4

I would like to programatically change the data associated with a dataset in an HDF5 file. I can't seem to find a way to either delete a dataset by name (allowing me to add it again with the modified data) or update a dataset by name. I'm using the C API for HDF5 1.6.x but pointers towards any HDF5 API would be useful.

Barry Wark
  • 107,306
  • 24
  • 181
  • 206

2 Answers2

8

According to the user guide:

HDF5 does not at this time provide an easy mechanism to remove a dataset from a file or to reclaim the storage space occupied by a deleted object.

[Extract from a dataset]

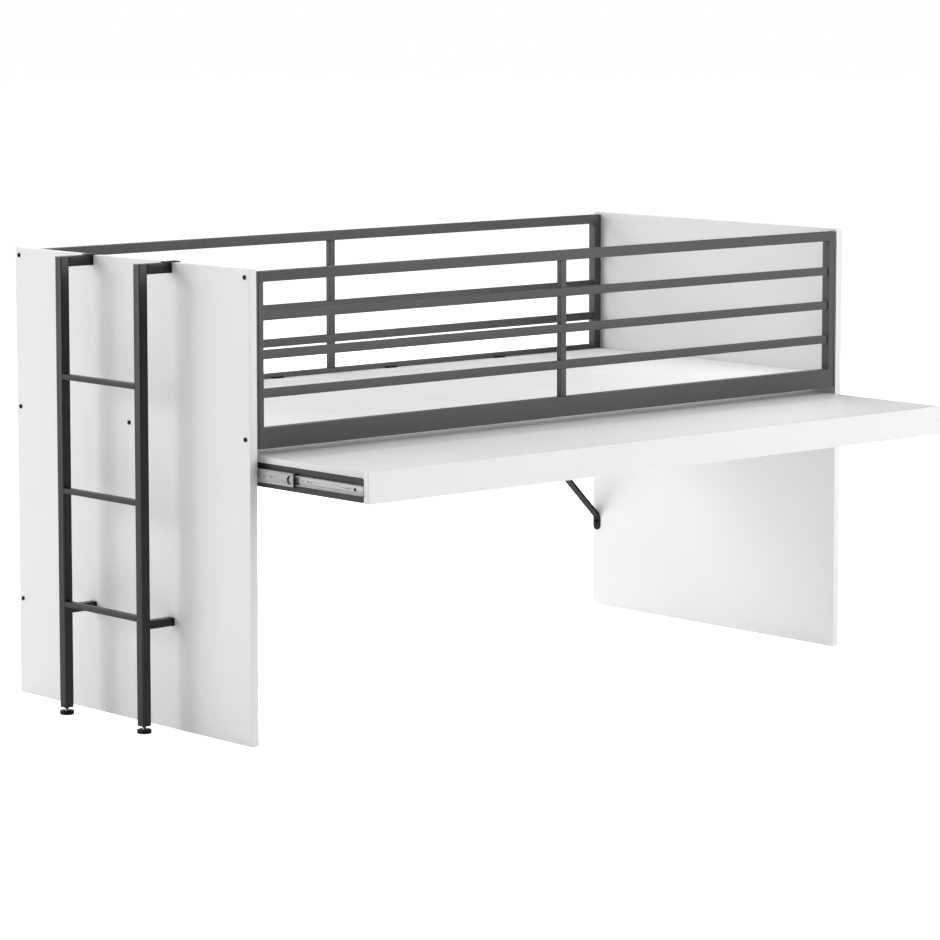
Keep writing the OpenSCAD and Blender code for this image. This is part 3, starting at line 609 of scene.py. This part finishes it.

So simple deletion appears to be out of the question. But the section continues:

Removing a dataset and reclaiming the space it used can be done with the H5Ldelete function and the h5repack utility program. With the H5Ldelete function, links to a dataset can be removed from the file structure. After all the links have been removed, the dataset becomes inaccessible to any application and is effectively removed from the file. The way to recover the space occupied by an unlinked dataset is to write all of the objects of the file into a new file. Any unlinked object is inaccessible to the application and will not be included in the new file. Writing objects to a new file can be done with a custom program or with the h5repack utility program.

Max Lybbert
  • 19,717
  • 4
  • 46
  • 69
  • Thanks. Any idea how PyTables (a python engine built on top of HDF5) handles this? – Barry Wark Jan 16 '09 at 22:01
  • The documentation for "altering" a table in PyTables is at http://www.pytables.org/moin/HintsForSQLUsers#Alteringatable , but note "(adding a column) is currently not supported in PyTables." – Max Lybbert Jan 20 '09 at 21:45
  • 1
    It's strange to get an anonymous downvote five years after answering the question, especially since my answer links to the relevant documentation that clearly stated this was impossible in 2009. Has this ability been added? – Max Lybbert Apr 22 '14 at 20:10
  • @MaxLybbert please, can you tell me another way to delete all the values from a dataset and resize dataset as per new values. – Mohini Mhetre Oct 15 '14 at 05:41
  • 1
    @MohiniMhetre: I was looking at HDF5 for something I was monkeying with five years ago, but I never got serious about that project. I'm certainly not an HDF5 expert. As far as I remember, it is possible to delete/update data; but the file won't shrink in size even if you remove values. It seems to be more common to simply recreate the file from scratch, using the updated data. – Max Lybbert Oct 16 '14 at 14:06
  • 1
    **Update**: I don't know how much you can rely on this, but in my experience using the latest HDF5 library (1.8.10), I find that the file *does* shrink after I use `H5Ldelete`. Whether this is by design or by accident, I do not know. – Owen Nov 04 '18 at 19:37
2

If you want to delete a dataset in c++ you need the following commands:

H5File m_h5File (pathAndNameToHDF5File, H5F_ACC_RDWR); //The hdf5 c++ object.
std::string channelName = "/myGroup/myDataset";
int result = H5Ldelete(m_h5File.getId(), channelName.data(), H5P_DEFAULT);

result will be a non-negative value if successful; otherwise returns a negative value. https://support.hdfgroup.org/HDF5/doc/RM/RM_H5L.html#Link-Delete

As @MaxLybbert said, the hard-disk space it is not recoverd. You must use the repack tool. However, with HDF5 v.1.10 the space can be recovered. But the user's guide is not ready yet: https://support.hdfgroup.org/HDF5/docNewFeatures/NewFeaturesFileSpaceMgmtDocs.html

pablo_worker
  • 1,042
  • 9
  • 26